Recorded data

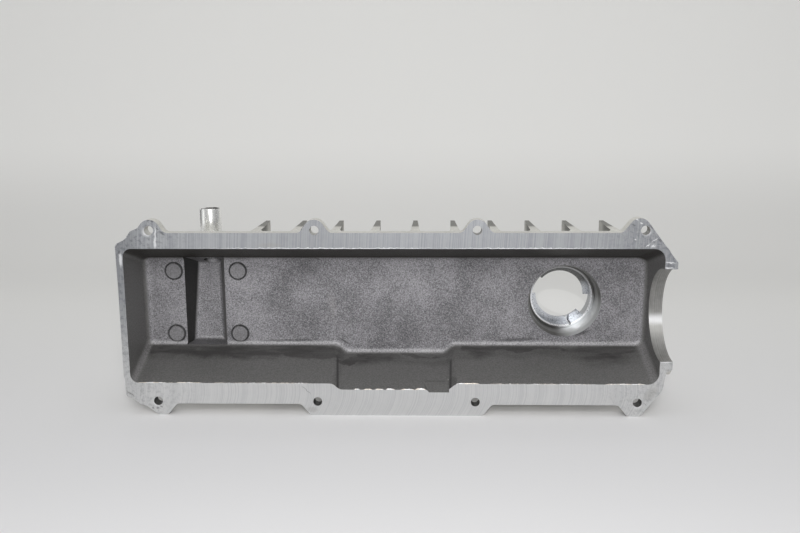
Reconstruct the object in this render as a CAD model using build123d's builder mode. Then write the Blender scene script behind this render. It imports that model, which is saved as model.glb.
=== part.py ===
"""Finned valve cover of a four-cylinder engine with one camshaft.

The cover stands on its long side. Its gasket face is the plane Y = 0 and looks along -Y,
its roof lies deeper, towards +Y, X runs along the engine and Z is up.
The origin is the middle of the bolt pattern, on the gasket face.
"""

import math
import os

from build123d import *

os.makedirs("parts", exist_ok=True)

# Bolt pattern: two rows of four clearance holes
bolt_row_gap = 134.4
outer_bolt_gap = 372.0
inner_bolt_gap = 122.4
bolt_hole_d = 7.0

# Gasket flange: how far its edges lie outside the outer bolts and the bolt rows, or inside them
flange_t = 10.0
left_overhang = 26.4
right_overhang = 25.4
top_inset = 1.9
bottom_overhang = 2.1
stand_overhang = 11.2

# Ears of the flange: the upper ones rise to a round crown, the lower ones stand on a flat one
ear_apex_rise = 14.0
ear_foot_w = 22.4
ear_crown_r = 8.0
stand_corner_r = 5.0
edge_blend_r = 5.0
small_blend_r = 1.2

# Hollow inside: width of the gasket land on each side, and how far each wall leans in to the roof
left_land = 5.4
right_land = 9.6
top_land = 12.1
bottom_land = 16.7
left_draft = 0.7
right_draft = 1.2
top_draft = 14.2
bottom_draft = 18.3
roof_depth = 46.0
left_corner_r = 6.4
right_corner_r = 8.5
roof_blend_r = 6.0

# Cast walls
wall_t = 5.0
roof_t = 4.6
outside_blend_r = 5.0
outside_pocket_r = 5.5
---
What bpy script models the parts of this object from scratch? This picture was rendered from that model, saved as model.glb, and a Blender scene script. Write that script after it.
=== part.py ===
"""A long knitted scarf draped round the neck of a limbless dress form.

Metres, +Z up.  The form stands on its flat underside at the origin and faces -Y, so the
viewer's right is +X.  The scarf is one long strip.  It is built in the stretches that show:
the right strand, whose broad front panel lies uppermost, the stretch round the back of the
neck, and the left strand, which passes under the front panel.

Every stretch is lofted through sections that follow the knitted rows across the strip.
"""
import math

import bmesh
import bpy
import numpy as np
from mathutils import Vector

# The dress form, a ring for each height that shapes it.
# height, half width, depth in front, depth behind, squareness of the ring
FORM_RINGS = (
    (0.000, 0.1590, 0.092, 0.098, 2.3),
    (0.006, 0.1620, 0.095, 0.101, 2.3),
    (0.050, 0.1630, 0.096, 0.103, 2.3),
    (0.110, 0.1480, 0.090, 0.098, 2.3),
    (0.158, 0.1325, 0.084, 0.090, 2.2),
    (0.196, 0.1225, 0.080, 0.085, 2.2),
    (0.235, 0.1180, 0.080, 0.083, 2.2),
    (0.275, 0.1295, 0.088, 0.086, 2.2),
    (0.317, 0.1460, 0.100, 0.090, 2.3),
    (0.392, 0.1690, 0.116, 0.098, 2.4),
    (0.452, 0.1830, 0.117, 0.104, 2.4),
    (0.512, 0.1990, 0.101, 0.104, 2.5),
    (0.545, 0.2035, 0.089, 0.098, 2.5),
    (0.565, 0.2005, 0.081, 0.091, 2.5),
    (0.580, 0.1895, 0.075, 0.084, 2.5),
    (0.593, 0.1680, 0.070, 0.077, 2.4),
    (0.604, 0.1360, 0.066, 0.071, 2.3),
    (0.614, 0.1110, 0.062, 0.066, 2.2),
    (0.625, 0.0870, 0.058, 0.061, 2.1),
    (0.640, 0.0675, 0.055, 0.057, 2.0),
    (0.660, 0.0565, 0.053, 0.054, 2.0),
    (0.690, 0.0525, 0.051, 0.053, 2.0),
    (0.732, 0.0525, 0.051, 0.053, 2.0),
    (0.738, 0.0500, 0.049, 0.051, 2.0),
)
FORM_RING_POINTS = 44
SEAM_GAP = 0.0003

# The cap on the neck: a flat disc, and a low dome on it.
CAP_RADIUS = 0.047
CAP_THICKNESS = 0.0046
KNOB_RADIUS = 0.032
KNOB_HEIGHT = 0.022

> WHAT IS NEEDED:
Write out each line exactly as it appears, from the line with "Reconstruct the object" up to and including the line with "outside_pocket_r = 5.5".

> ANSWER TO THIS TASK:
Reconstruct the object in this render as a CAD model using build123d's builder mode. Then write the Blender scene script behind this render. It imports that model, which is saved as model.glb.
=== part.py ===
"""Finned valve cover of a four-cylinder engine with one camshaft.

The cover stands on its long side. Its gasket face is the plane Y = 0 and looks along -Y,
its roof lies deeper, towards +Y, X runs along the engine and Z is up.
The origin is the middle of the bolt pattern, on the gasket face.
"""

import math
import os

from build123d import *

os.makedirs("parts", exist_ok=True)

# Bolt pattern: two rows of four clearance holes
bolt_row_gap = 134.4
outer_bolt_gap = 372.0
inner_bolt_gap = 122.4
bolt_hole_d = 7.0

# Gasket flange: how far its edges lie outside the outer bolts and the bolt rows, or inside them
flange_t = 10.0
left_overhang = 26.4
right_overhang = 25.4
top_inset = 1.9
bottom_overhang = 2.1
stand_overhang = 11.2

# Ears of the flange: the upper ones rise to a round crown, the lower ones stand on a flat one
ear_apex_rise = 14.0
ear_foot_w = 22.4
ear_crown_r = 8.0
stand_corner_r = 5.0
edge_blend_r = 5.0
small_blend_r = 1.2

# Hollow inside: width of the gasket land on each side, and how far each wall leans in to the roof
left_land = 5.4
right_land = 9.6
top_land = 12.1
bottom_land = 16.7
left_draft = 0.7
right_draft = 1.2
top_draft = 14.2
bottom_draft = 18.3
roof_depth = 46.0
left_corner_r = 6.4
right_corner_r = 8.5
roof_blend_r = 6.0

# Cast walls
wall_t = 5.0
roof_t = 4.6
outside_blend_r = 5.0
outside_pocket_r = 5.5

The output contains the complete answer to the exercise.